Because the results are so difficult to interpret from numerical answers alone, architects and engineers increasingly turn to visualizations. Whether in 2D or 3D, still images or animation, such visualizations play an increasingly important role in helping to predict, identify, and correct potential trouble spots in building performance prior to construction. Indeed, as new material technologies and economic demands drive the creation of buildings that are bigger, taller, and more complex than anything contemplated by the static approach of traditional building codes, designers are growing more dependent on simulation and visualization to help ensure that their designs are safe, comfortable, and enjoyable for future inhabitants.

Seeing the Light

Architecture has been described as the manipulation of forms in light. Long before CAD models were available, architecture students and practicing professionals alike studied lighting effects by squinting at small-scale cardboard models while moving their Luxo lamps in imaginary solar arcs across a scale-model sky.
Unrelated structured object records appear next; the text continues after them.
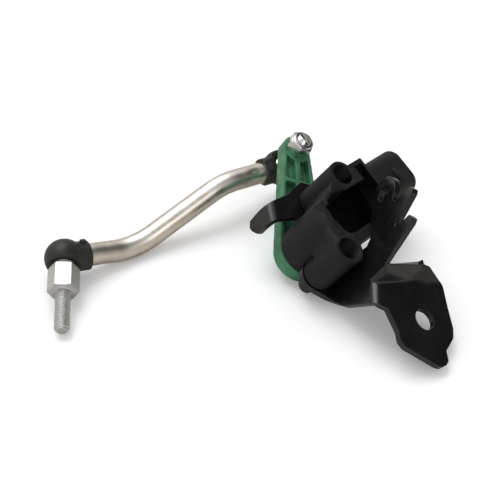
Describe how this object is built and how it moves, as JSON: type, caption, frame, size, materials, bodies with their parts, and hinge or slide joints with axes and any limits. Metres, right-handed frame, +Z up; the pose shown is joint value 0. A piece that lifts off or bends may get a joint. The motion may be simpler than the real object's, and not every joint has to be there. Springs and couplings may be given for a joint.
{
  "type": "ride height sensor",
  "caption": "Ride height sensor: black moulded body on a bent steel bracket, green lever, and a bent steel link with a ball joint at each end.",
  "frame": {"origin": "middle of the footprint of the whole sensor and link, on the surface that it lies on", "axes": "+Z up from that surface, +X from the link's free end towards the bracket's flange, +Y away from the viewer of the picture"},
  "size_m": [0.1604, 0.1212, 0.0543],
  "materials": {
    "sensor_black": "fine matte texture",
    "painted_steel": "glossy black coat",
    "zinc_steel": "bright zinc plate",
    "potting_resin": "poured black resin",
    "board": "green solder mask",
    "ceramic": "fired ceramic",
    "terminal_brass": "tinned brass",
    "bush_bronze": "sintered bronze",
    "seal_rubber": "moulded rubber",
    "socket_black": "smooth moulded plastic",
    "magnet_grey": "bonded magnet",
    "lever_green": "glass-filled plastic",
    "stainless_tube": "satin stainless"
  },
  "bodies": {
    "sensor": {"housing": "sensor_black", "bracket": "painted_steel", "housing_screw_1": "painted_steel", "housing_screw_2": "painted_steel", "potting": "potting_resin", "circuit_board": "board", "sensor_chip": "sensor_black", "capacitor_1": "ceramic", "capacitor_2": "ceramic", "terminal_1": "terminal_brass", "terminal_2": "terminal_brass", "terminal_3": "terminal_brass", "terminal_4": "terminal_brass", "shaft_bush": "bush_bronze", "shaft_seal": "seal_rubber"},
    "lever": {"shaft": "zinc_steel", "rotor_carrier": "socket_black", "ring_magnet": "magnet_grey", "lever_arm": "lever_green", "far_ball_stud": "zinc_steel", "lock_nut": "zinc_steel"},
    "link": {"far_socket": "socket_black", "link_tube": "stainless_tube", "near_socket": "socket_black"},
    "stud": {"near_ball_stud": "zinc_steel"}
  },
  "joints": [
    {"name": "lever_pivot", "type": "hinge", "parent": "sensor", "child": "lever", "pos_m": [0.02545, -0.00291, 0.01127], "axis": [0.459, -0.3004, 0.8361], "range_deg": [-40, 20]},
    {"name": "link_swing", "type": "hinge", "parent": "lever", "child": "link", "pos_m": [0.01723, 0.05246, 0.01655], "axis": [0.459, -0.3004, 0.8361], "continuous": true},
    {"name": "stud_turn", "type": "hinge", "parent": "link", "child": "stud", "pos_m": [-0.07207, -0.00774, 0.01182], "axis": [0.1089, -0.9657, -0.2357], "continuous": true}
  ]
}
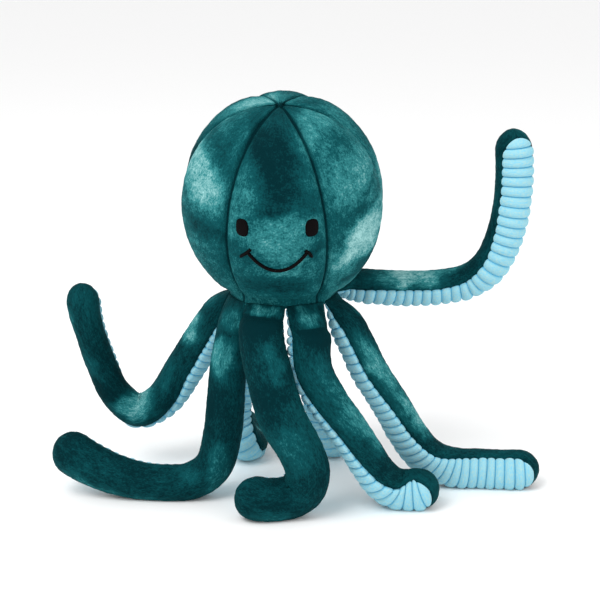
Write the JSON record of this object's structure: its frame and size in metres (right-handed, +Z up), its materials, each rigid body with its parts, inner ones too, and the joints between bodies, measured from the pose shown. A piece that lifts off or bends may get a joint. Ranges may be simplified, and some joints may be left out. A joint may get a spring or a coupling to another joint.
{
  "type": "plush octopus",
  "caption": "Free-standing stuffed octopus with a round gored plush head, embroidered eyes and smile, and curling arms with ribbed undersides.",
  "frame": {"origin": "on the floor under the middle of the whole toy", "axes": "+Z up, -Y the way the face looks, +X to the right as seen from the front, along the longest side"},
  "size_m": [0.3266, 0.1846, 0.2696],
  "materials": {
    "plush": "short-pile crushed plush, dark teal with a paler sheen",
    "ribbed_fabric": "wide-rib corduroy, pale blue with darker grooves",
    "embroidery": "satin stitch in near-black thread",
    "stuffing": "loose white polyester fibre"
  },
  "bodies": {
    "head": {"head_gore_front": "plush", "head_gore_front_right": "plush", "head_gore_back_right": "plush", "head_gore_back": "plush", "head_gore_back_left": "plush", "head_gore_front_left": "plush", "head_filling": "stuffing", "left_eye": "embroidery", "right_eye": "embroidery", "smile": "embroidery", "base_panel": "ribbed_fabric"},
    "arm_1": {"arm_1_plush_top": "plush", "arm_1_ribbed_underside": "ribbed_fabric", "arm_1_filling": "stuffing"},
    "arm_2": {"arm_2_plush_top": "plush", "arm_2_ribbed_underside": "ribbed_fabric", "arm_2_filling": "stuffing"},
    "arm_3": {"arm_3_plush_top": "plush", "arm_3_ribbed_underside": "ribbed_fabric", "arm_3_filling": "stuffing"},
    "arm_4": {"arm_4_plush_top": "plush", "arm_4_ribbed_underside": "ribbed_fabric", "arm_4_filling": "stuffing"},
    "arm_5": {"arm_5_plush_top": "plush", "arm_5_ribbed_underside": "ribbed_fabric", "arm_5_filling": "stuffing"},
    "arm_6": {"arm_6_plush_top": "plush", "arm_6_ribbed_underside": "ribbed_fabric", "arm_6_filling": "stuffing"},
    "arm_7": {"arm_7_plush_top": "plush", "arm_7_ribbed_underside": "ribbed_fabric", "arm_7_filling": "stuffing"},
    "arm_8": {"arm_8_plush_top": "plush", "arm_8_ribbed_underside": "ribbed_fabric", "arm_8_filling": "stuffing"}
  },
  "joints": [
    {"name": "arm_1_seam", "type": "hinge", "parent": "head", "child": "arm_1", "pos_m": [-0.04082, -0.01017, 0.137], "axis": [0.3338, 0.9426, 0], "range_deg": [-10, 45]},
    {"name": "arm_2_seam", "type": "hinge", "parent": "head", "child": "arm_2", "pos_m": [-0.0395, -0.03537, 0.137], "axis": [-0.4305, 0.9026, 0], "range_deg": [-5, 70]},
    {"name": "arm_3_seam", "type": "hinge", "parent": "head", "child": "arm_3", "pos_m": [-0.02074, -0.05225, 0.137], "axis": [-0.9426, 0.3338, 0], "range_deg": [0, 55]},
    {"name": "arm_4_seam", "type": "hinge", "parent": "head", "child": "arm_4", "pos_m": [0.00446, -0.05093, 0.137], "axis": [-0.9026, -0.4305, 0], "range_deg": [-5, 75]},
    {"name": "arm_5_seam", "type": "hinge", "parent": "head", "child": "arm_5", "pos_m": [0.02134, -0.03218, 0.137], "axis": [-0.3338, -0.9426, 0], "range_deg": [-15, 45]},
    {"name": "arm_6_seam", "type": "hinge", "parent": "head", "child": "arm_6", "pos_m": [0.02002, -0.00698, 0.137], "axis": [0.4305, -0.9026, 0], "range_deg": [-50, 0]},
    {"name": "arm_7_seam", "type": "hinge", "parent": "head", "child": "arm_7", "pos_m": [0.00127, 0.00991, 0.137], "axis": [0.9426, -0.3338, 0], "range_deg": [-10, 70]},
    {"name": "arm_8_seam", "type": "hinge", "parent": "head", "child": "arm_8", "pos_m": [-0.02393, 0.00859, 0.137], "axis": [0.9026, 0.4305, 0], "range_deg": [-10, 75]}
  ]
}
Developments in computer graphics at places such as Cornell and the University of Utah allowed ever more realistic lighting and shading algorithms--from Phong to Gouraud to raytracing to radiosity--to be applied to CAD geometry. Advanced lighting simulation work at the Lawrence Berkeley National Laboratory produced Radiance, a collection of Unix routines that yields, in the hands of a skilled operator with boundless computing resources, photometrically accurate simulations of any light source in any space.